Debate, movimento pró-garimpo e a fatura que começou a chegar à população
Jessé Souza*
O debate do presidente Jair Bolsonaro (PL) no Jornal Nacional, na noite de segunda-feira, não trouxe novidade em relação à possibilidade de um fato novo que pudesse influenciar a eleição dentro do cenário de polarização entre esquerda e direita. Porém, apresentou uma posição que interessa à Amazônia, especialmente a Roraima, que foi a defesa contra a destruição de equipamentos e veículos apreendidos durante operações contra o garimpo ilegal.

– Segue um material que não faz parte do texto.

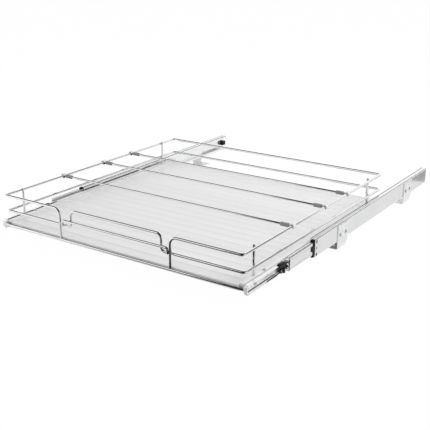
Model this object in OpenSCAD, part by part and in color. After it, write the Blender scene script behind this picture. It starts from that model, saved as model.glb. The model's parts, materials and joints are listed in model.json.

O presidente voltou a defender com veemência sua posição contra a destruição dos bens de empresários do garimpo ilegal, mesmo que exista decisão do Supremo Tribunal Federal (STF) respaldando que estes bens apreendidos possam ser destruídos imediatamente diante da impossibilidade de transportá-los para a cidade. A pergunta feita pelo apresentador William Bonner foi muito pertinente: “A quem interessa não destruir esses equipamentos?”
Obviamente que só interessa aos grandes operadores do crime organizado que se tornou o garimpo ilegal nas terras indígenas, os quais movimentam fortunas milionárias, esbanjando mansões, carros luxuosos e helicópteros no quintal de casa, conforme vêm apontando as operações da Polícia Federal em outros estados, para onde vai a riqueza produzida pelo ouro extraído principalmente da Terra Indígena Yanomami, o qual é “esquentado” de forma fraudulenta por empresa no Pará, que detém autorização de lavra usada para dar aspecto de legalidade à comercialização do minério extraído do garimpo ilegal.
Enquanto isso, restam aos garimpeiros e indígenas a pobreza, doenças, violência e mortes, além de um ônus incalculável à toda sociedade brasileira, diante da devastação do meio ambiente, destruição dos reservatórios de água potável e contaminação de peixes por mercúrio, pescados estes que alimentam boa parte da população amazônida. A propósito, no mesmo dia do debate circulou o resultado da pesquisa realizada por pesquisadores da Fundação Oswaldo Cruz (Fiocruz), do Instituto Socioambiental (ISA), do Instituto Evandro Chagas e da Universidade Federal de Roraima (UFRR), que aponta alta contaminação de pescados na Bacia do Rio Branco.
Na manhã seguinte ao debate, a PF fez busca e apreensão de aeronaves de um empresário de garimpo, investigado por dar apoio ao garimpo ilegal em Roraima, o qual é candidato à deputado federal tendo como bandeira principal a defesa do garimpo ilegal. À frente do movimento pró-garimpo, ele articulou a aprovação de uma lei estadual que justamente proíbe as forças policiais e órgãos ambientais estaduais de destruírem os equipamentos do garimpo,
bem como manda devolvê-los imediatamente aos proprietários a título de fiel depositário.
Como essa lei não tem qualquer validade para ser aplicada nas operações dos órgãos federais, ela serve apenas para incentivar o garimpo ilegal, ludibriar garimpeiros em período eleitoral e servir da bandeira de campanha para conseguir votos de apoiadores do garimpo. E essa fala do presidente no debate na segunda-feira tem essa finalidade de dar reforço ao grande esquema nacional, o qual conta inclusive com pastores que chegaram a pedir propina em barra de ouro para facilitar a liberação de recursos do Ministério da Educação.
Mas, o que verdadeiramente sobra de todos esses acontecimentos dos últimos dias, é que começou a chegar a primeira fatura real do garimpo ilegal em Roraima: a contaminação dos peixes por mercúrio. Outros reflexos já existiam, como o avanço da criminalidade e o fortalecimento do crime organizado, mas a população não costuma a enxergar isso dessa forma. As pessoas só começam a acreditar quando a conta mexe no bolso ou na saúde de cada indivíduo. Uma nova conta ainda estar por chegar, caso não haja providências drásticas: uma forte crise hídrica. Aí já será tarde demais para reclamar.